So while I am sure the expense per person is more. Expense for rich murders vs poor murders is probably the opposite simply because of the difference in quantity.
I think the point is that "rich vs poor" should not be a distinction that matters when considering what resources to expend on the investigation.
If you start from that premise, there's really no reason to compare what is spent collectively on the murder of wealthy people to what is spent collectively on the murder of poor people.
The comparison itself assumes as given that there is some reason to divide the victims in that way.
The reality is that it isn't rich vs poor. It's media attention. Most of the time a rich murder gets more media attention which causes higher ups to commit more resources. But if the murder of a poor person got the same media attention, it would get more resources too. The issue is they don't have the funding to commit the reasources to investigate all murders at what you and I would consider a reasonable amount. So they have to hold back until it is a high profile case.
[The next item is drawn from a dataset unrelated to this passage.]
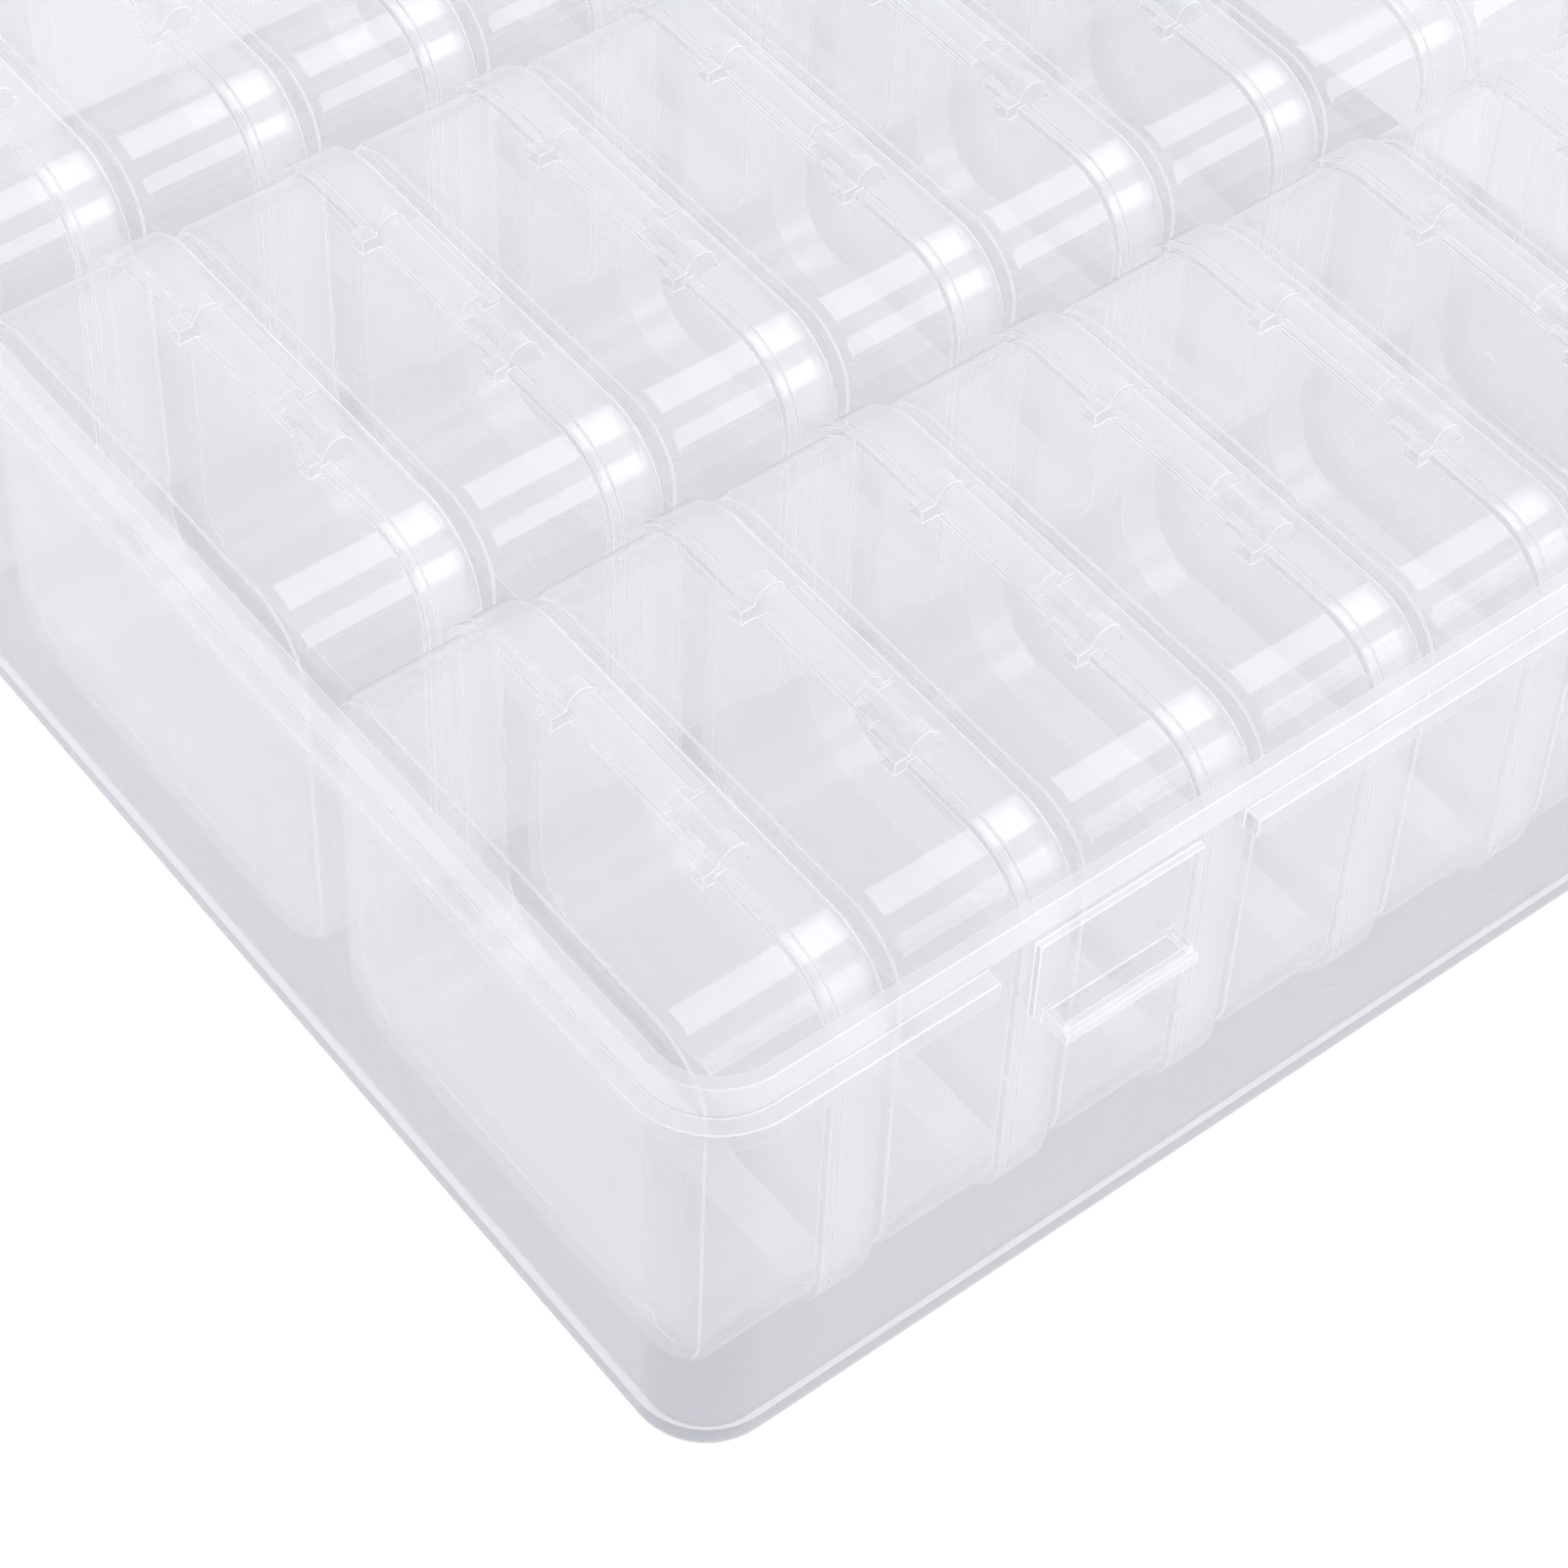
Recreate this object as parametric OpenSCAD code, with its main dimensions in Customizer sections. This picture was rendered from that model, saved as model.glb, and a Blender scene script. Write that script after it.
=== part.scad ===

So while the overall effect is the same. The root cause is different. It's really that the people accept it and don't vote for decision makers who will fix the funding issue. Of course it would take more than funding to convert the police force into something that could perform at a level where they were thoroughly investigating all crimes. But noone has the stomach for the bill, so it doesn't matter.
If you think we collectively don't put a price on life consider speed limits. Nearly no one dies in accidents where cars are going less than 30mph. Yet there is no law limiting the building of cars that can go faster than 30. The reason... commerce. The current speed limits on the roads are based on the point where deaths cross over a line of acceptable vs the impact of commerce.